THE CREATIVE PROCESS

What for you is the importance of the arts?

KUCERA

The arts are the filter through which any culture learns about itself. In any moment in time, the art that gets remembered and revered later is the art that unsettles us in our own moment.

THE CREATIVE PROCESS

What teachers and collaborators have been important to your journey as a gallerist?

KUCERA

My junior high school art teacher Jem Wear and my high school art teacher Lowell Schaeffer are by far the most important influences on my life.  Both men encouraged me but also questioned me. Each taught me that my own artwork would not be the most important art in my life.

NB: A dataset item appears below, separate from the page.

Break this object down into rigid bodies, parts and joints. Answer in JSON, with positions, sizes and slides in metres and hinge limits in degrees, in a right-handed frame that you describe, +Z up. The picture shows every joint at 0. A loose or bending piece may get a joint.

The artists I worked with changed my outlook so many times. I often feel like contemporary art is a moving target and to keep up with it is a great and worthwhile struggle. I also feel that I’m slipping behind in keeping up with it lately and I’m giving myself permission to do so. To disengage a bit, because the methods for showing art have changed so drastically in the space of my career.

My colleagues, Francine Seders and Sam Davidson, taught me more about the grace of art dealing than anyone else. Bill Goldston, on a more international level, was my mentor for many years and I learned a great deal from him about ethics and art.

Jena Scott, a longtime gallery employee, made me really see the value of the internet early on and she shaped our relationship to technology. We were the first gallery in Seattle to have a real website and it’s been invaluable from day one.

Jim Wilcox, and his spouse Carol Clifford, are my two business partners now. Their decency and moral standards make them great partners. I’m teaching them to engage a little blarney in the meantime. Having survived until my 37th year of the gallery without a business partner, I am thankful for them in continuing it for the sake of our artists and art community.

I can thank Larry Yocom, my lover, mate and closest friend for the last 40 years, for his constant trust and faith in what we’ve accomplished separately and jointly.